Qué bueno que Cristina Fernández de Kirchner se haya dado cuenta de lo obvio. La Argentina necesita cierto control sobre la explotación de sus hidrocarburos. Yo lo escribía –entre tantos otros– hace un año en mi libro Argentinismos:
“La Argentina es uno de los pocos países productores de petróleo que no tiene una compañía estatal hegemónica: sí las hay en México, Venezuela, Brasil –para citar tres países con gobiernos variados. Y en Chile, blasón del neoliberalismo, no hay petróleo, pero el cobre nunca dejó de pertenecer al Estado. Aquí, en cambio, el peronismo de los noventas vendió por dos guitas YPF –con gran beneficio para varios de sus jefes, entre ellos los doctores Carlos Menem y Néstor Kirchner–, y el peronismo de los dosmil no hizo nada para recuperarlo. Al contrario, extendió licencias de explotación y consolidó el sistema. Así que la actividad está en manos de empresas multinacionales que no sólo reparten miles de millones de dólares de utilidades entre accionistas extranjeros sino que, además, dedicaron todos estos años a llevarse todo lo que pueden sin invertir en prospección y búsqueda de nuevos yacimientos. Es su ventaja comparativa: lo más caro de la extracción petrolera no es sacarlo sino buscarlo; las multinacionales no precisan hacerlo, a menos que el Estado las obligue. El Estado argentino y peronista no lo hace, así que los muchachos petroleros sacarán mientras haya y, cuando se acabe, se irán con sus barriles a otra parte.

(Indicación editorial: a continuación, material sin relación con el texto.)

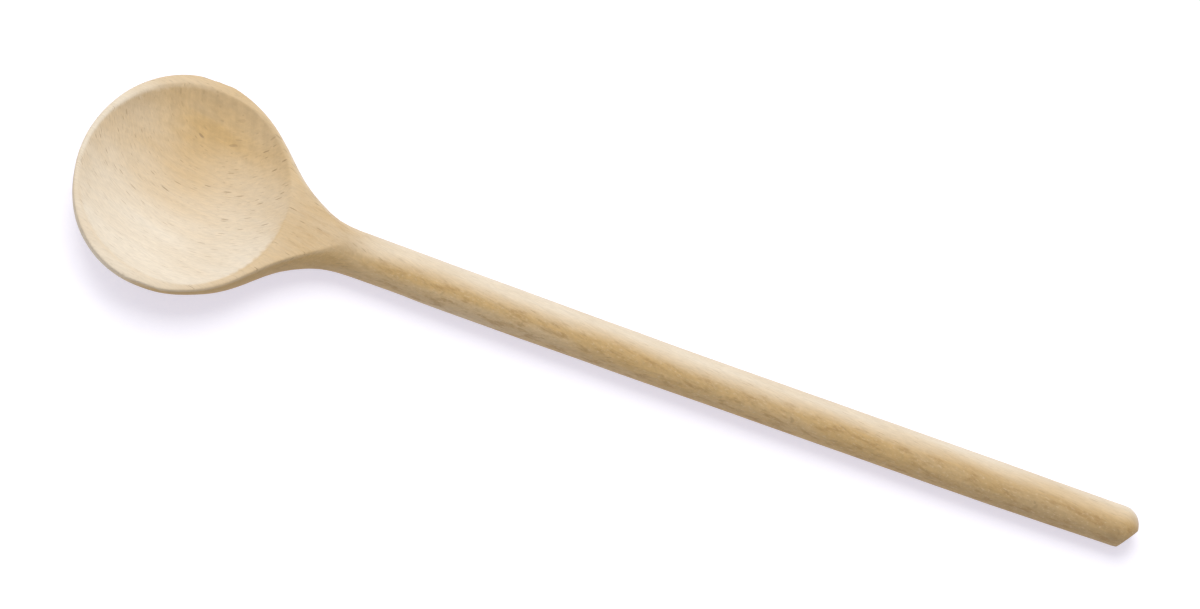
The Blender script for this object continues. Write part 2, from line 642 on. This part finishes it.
def paleAt(co, facesUp, spec):
    edge = tintEdge(co, spec)
    inDish = smoothStep(edge, edge - spec["dishBlur"], hypot(co.x, co.y)) * facesUp
    down = topAt(co.x, spoon) - co.z
    dishFall = smoothStep(spec["dishFrom"], spec["dishTo"], co.y)
    dishShare = spec["dishPale"] + (spec["bare"] - spec["dishPale"]) * dishFall
    rimFall = smoothStep(spec["rimTo"], spec["rimFrom"], co.x + spec["rimAslant"] * co.y)
    rimShare = spec["rimPale"] - (spec["rimPale"] - spec["bare"]) * rimFall
    wallShare = spec["wall"] + spec["wallFar"] * smoothStep(*spec["wallFarRange"], co.y)
    wallShare = max(wallShare, spec["wallTip"] * smoothStep(*spec["wallTipRange"], co.x))
    onTop = 1.0 - smoothStep(0.0, spec["wallDown"], down - spec["wallTop"])
    outside = wallShare + (rimShare - wallShare) * onTop
    share = outside + (dishShare - outside) * inDish
    handleShare = spec["handlePale"] + spec["handleSlope"] * co.y
    handleShare -= spec["handleFade"] * smoothStep(*spec["fadeRange"], co.x)
    handleShare = min(max(handleShare, 0.0), spec["handleMost"])
    under = smoothStep(*spec["underRange"], co.y) * (1.0 - smoothStep(*spec["underEnd"], co.x))
    handleShare += spec["underPale"] * under
    share += (handleShare - share) * smoothStep(*spec["handleStart"], co.x)
    return share + spotSum(co, spec["paleSpots"], spec)


def paintTints(obj, spec):
    names = ("pale", "smudge", "scraped", "coarse")
    for name in names:
        obj.data.attributes.new(name, "FLOAT", "POINT")
    pale, smudge, scraped, coarse = [obj.data.attributes[name] for name in names]
    worn = obj.data.attributes["worn"]
    for v in obj.data.vertices:
        x, y = v.co.x, v.co.y
        facesUp = smoothStep(*spec["facesUp"], v.normal.z)
        out = hypot(x, y)
        edge = tintEdge(v.co, spec)
        down = topAt(x, spoon) - v.co.z
        farShare = smoothStep(spec["scrapedFrom"], spec["scrapedTo"], y) * facesUp
        farShare *= smoothStep(edge, edge - spec["shadeBlur"], out)
        underEdge = smoothStep(edge - spec["farShadeReach"], edge, out)
        nearWall = smoothStep(*spec["nearDown"], down) * smoothStep(*spec["nearAcross"], y)
        nearWall *= smoothStep(*spec["nearAlong"], x)
        nearWall *= smoothStep(edge - spec["nearBlur"], edge + spec["nearBlur"], out)
        nearSide = smoothStep(*spec["coarseAcross"], y)
        onShoulder = smoothStep(*spec["shoulderStart"], x) * (1.0 - smoothStep(*spec["shoulderEnd"], x))
        shade = spec["farShade"] * underEdge * farShare + spec["nearShade"] * nearWall
        shade += spec["endShade"] * nearSide * smoothStep(*spec["endRange"], x)
        pale.data[v.index].value = paleAt(v.co, facesUp, spec) + spec["wornPale"] * worn.data[v.index].value
        smudge.data[v.index].value = spotSum(v.co, spec["smudgeSpots"], spec) + shade
        scraped.data[v.index].value = farShare
        onHandle = nearSide * smoothStep(*spec["coarseAlong"], x)
        coarse.data[v.index].value = max(onHandle, spec["shoulderCoarse"] * onShoulder)


def spotSum(co, spots, spec):
    total = 0.0
    for place, reach, amount in spots:
        away = (co - Vector(place)).length / reach
        if away < spec["spotReach"]:
            total += amount * exp(-away * away / 2)
    return total


paintTints(body, tints)
body.data.materials.clear()
body.data.materials.append(beechWood(beech))
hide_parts("spoon")
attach(body, "root")
print("beech on")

“Por eso entre 2003 y 2010 la producción de petróleo bajó un 18% y la de gas un 8%. Por eso en 2001 la Argentina exportaba el 1,02% del petróleo mundial y, en 2009, el 0,38%. Por eso en 2003 la Argentina importaba 550 millones de dólares de petróleo y derivados, e importó 4.450 millones el año pasado: casi nueve veces más. Por eso –por ese modelo– un país que siempre pudo abastecerse en petróleo y gas se está quedando sin recursos.”
En esos días, Cristina Fernández y los suyos sostenían en foros y discursos que YPF-Repsol funcionaba espléndido. Ahora cambiaron: su argumento de hoy dice que el Estado argentino debe recuperar algún control sobre sus combustibles porque las importaciones de combustibles se están comiendo el superávit comercial. Tanto que –dijo Fernández– “de proseguir esta política de vaciamiento, de no producción, de no exploración nos convertiríamos en un país inviable”.
Es cierto. Sería mucho más cierto si agregara que ella y su marido estuvieron entre los líderes más entusiastas de la desnacionalización, y que ella y su marido consiguieron gracias a la privatización 500 millones de dólares que nunca reaparecieron, y que ella y su marido fueron los que obligaron a Repsol a venderles a sus amigos Eskenazi una parte importante de la empresa con el dinero de la propia empresa, y que ella y su marido apoyaron y elogiaron con todo entusiasmo –hace solo meses– a esa empresa argentinizada, y que ella y su marido gobernaron durante estos nueve años de desnacionalización y desinversión.
Cristina Fernández dijo que no quería contestar agravios ni improperios: “Soy una jefa de Estado y no una patotera”, dijo, y era curioso que pensara que debía decirlo. Pero también se tomó el trabajo de aclarar que no tiene nada contra las empresas extranjeras si reinvierten en la Argentina –“nos tocó ayudar a la General Motors y a la Fiat”, dijo– y que este “no es un modelo de estatización; es un modelo de recuperación de la soberanía y el control”, pero que “seguimos conservando el modo de sociedad anónima y de empresa privada”. Business as -más o menos- usual.
Para justificar lo cual dio una lista de los países que tienen empresas petrolíferas nacionales. “No estamos inventando absolutamente nada”, dijo la presidenta, claro. Las empresas nacionales son legión: es cierto que esta ley de Fernández no haría mucho más que restablecer cierta lógica capitalista en una situación que el peronismo de los noventas, con gran ayuda de los señores Kirchner, había desquiciado.
El control del Estado sobre la exploración y explotación de hidrocarburos es necesaria, y probablemente el Congreso va a sancionar la ley que se presentó. El problema es el Estado que lo va a manejar: un Estado controlado por un gobierno incompetente que trabaja para su propio poder, que conspira para enriquecer a sus amigos, que cambia los jueces que no le gustan, que silencia las voces que no lo lisonjean, que mantiene a tantos en la pobreza y la desesperanza. Un gobierno, sobre todo, cuya política energética produjo la emergencia que, ahora, pretende remediar: otro clásico del gobierno opositor. Vamos todavía.